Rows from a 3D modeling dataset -
_ _ _ _ _ _ _

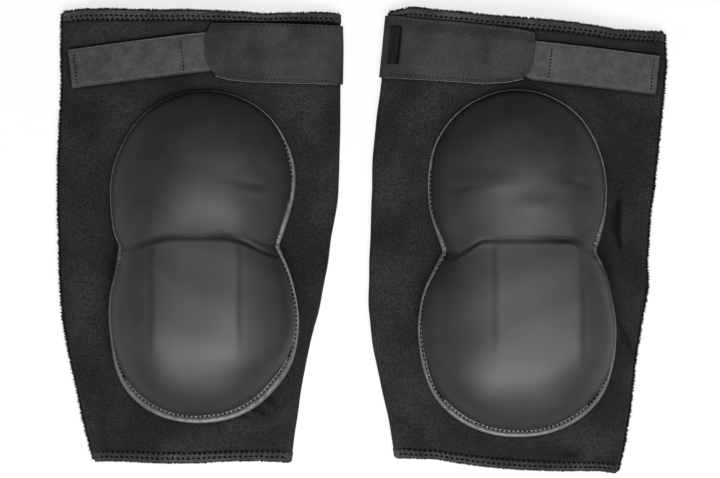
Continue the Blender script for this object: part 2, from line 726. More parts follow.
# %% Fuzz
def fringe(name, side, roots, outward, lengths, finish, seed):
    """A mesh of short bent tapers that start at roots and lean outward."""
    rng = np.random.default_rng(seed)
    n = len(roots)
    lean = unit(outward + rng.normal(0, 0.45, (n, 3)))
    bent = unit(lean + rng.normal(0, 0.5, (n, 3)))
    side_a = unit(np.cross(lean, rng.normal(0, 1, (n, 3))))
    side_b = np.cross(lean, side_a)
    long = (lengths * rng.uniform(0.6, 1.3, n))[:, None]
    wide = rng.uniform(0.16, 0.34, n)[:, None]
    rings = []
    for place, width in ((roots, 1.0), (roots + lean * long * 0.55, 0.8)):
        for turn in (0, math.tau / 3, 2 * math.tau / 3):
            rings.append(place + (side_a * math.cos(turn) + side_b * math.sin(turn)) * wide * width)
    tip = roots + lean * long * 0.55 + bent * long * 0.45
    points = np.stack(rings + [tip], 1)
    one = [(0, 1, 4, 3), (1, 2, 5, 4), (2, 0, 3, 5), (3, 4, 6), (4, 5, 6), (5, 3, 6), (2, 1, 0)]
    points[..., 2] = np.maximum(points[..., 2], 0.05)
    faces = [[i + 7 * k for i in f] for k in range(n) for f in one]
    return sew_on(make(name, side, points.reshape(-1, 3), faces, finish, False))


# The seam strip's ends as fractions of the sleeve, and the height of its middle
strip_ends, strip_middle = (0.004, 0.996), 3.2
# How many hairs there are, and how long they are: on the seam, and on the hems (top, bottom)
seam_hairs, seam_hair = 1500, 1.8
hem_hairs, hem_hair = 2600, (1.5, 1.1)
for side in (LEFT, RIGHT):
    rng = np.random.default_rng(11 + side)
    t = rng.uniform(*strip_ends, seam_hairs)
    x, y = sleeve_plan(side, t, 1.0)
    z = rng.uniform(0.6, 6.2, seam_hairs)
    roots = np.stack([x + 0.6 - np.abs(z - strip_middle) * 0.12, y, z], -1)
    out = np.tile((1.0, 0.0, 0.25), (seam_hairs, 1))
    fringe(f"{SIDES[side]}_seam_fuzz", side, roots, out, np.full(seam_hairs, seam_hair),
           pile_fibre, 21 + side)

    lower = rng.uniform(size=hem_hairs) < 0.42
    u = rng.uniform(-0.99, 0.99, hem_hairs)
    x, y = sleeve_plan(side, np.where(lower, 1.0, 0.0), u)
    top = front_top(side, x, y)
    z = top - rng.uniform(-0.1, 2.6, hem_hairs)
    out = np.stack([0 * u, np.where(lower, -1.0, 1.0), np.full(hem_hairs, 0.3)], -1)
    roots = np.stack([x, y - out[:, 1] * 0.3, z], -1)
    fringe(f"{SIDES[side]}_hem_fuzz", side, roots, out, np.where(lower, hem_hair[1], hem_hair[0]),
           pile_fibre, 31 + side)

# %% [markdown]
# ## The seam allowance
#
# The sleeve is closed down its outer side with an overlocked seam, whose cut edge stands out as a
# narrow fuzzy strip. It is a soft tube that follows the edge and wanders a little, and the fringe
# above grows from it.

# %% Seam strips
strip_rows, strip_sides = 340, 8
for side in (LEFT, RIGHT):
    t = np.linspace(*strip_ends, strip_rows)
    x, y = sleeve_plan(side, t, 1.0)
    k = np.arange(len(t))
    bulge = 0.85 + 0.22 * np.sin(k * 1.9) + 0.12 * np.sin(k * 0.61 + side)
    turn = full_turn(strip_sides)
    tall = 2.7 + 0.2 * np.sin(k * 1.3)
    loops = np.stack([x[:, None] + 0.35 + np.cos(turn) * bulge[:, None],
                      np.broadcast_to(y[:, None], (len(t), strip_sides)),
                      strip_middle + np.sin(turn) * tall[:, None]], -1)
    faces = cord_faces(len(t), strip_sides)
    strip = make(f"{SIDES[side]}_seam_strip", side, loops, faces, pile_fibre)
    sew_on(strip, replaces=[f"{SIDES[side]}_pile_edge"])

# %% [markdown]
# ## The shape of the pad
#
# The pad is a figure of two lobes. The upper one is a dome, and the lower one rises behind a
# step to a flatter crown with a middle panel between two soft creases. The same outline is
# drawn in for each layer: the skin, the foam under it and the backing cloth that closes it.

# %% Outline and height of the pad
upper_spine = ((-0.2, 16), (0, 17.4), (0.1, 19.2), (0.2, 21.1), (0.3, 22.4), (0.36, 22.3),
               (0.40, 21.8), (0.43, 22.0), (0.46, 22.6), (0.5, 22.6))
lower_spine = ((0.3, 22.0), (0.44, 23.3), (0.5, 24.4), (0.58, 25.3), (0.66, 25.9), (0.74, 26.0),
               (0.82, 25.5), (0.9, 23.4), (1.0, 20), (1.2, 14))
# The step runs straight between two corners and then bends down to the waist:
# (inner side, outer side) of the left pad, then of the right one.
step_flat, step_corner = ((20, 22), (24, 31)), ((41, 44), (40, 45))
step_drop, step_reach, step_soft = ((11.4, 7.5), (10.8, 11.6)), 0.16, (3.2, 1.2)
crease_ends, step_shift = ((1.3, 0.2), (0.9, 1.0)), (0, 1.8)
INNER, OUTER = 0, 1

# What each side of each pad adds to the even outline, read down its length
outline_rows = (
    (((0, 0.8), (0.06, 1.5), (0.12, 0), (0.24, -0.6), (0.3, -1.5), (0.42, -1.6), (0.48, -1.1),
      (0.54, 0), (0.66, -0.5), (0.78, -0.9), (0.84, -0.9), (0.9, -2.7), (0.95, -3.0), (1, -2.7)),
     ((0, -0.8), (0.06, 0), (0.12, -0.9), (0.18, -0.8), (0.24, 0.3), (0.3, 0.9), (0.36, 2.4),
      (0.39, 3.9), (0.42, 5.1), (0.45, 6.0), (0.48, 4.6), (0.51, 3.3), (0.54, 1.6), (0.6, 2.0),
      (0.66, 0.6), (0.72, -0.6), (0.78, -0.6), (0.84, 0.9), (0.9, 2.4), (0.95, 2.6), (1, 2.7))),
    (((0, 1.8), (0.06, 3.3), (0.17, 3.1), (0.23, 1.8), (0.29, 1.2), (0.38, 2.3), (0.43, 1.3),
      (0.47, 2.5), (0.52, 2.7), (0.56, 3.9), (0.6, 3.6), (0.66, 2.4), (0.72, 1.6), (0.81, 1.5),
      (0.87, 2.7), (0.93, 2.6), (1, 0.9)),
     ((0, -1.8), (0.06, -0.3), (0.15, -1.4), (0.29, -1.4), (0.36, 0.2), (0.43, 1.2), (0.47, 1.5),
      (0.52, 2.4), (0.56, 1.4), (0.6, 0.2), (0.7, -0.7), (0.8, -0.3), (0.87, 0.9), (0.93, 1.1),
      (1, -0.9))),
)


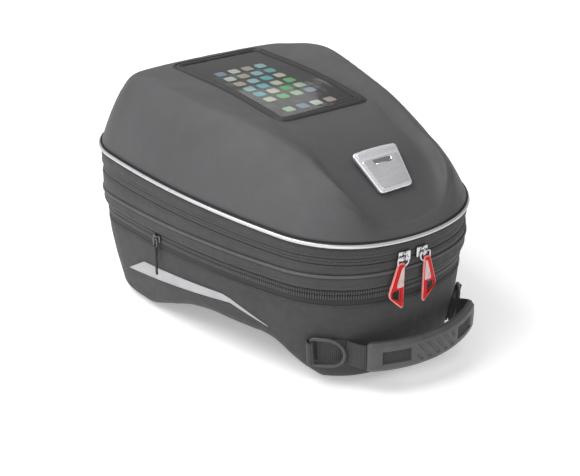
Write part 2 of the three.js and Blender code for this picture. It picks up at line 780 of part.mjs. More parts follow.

_ _ _ _ _ _ _

Identify all lines where the word "this" shows up. Copy them.

WRITTEN SOLUTION -
Continue the Blender script for this object: part 2, from line 726. More parts follow.
Write part 2 of the three.js and Blender code for this picture. It picks up at line 780 of part.mjs. More parts follow.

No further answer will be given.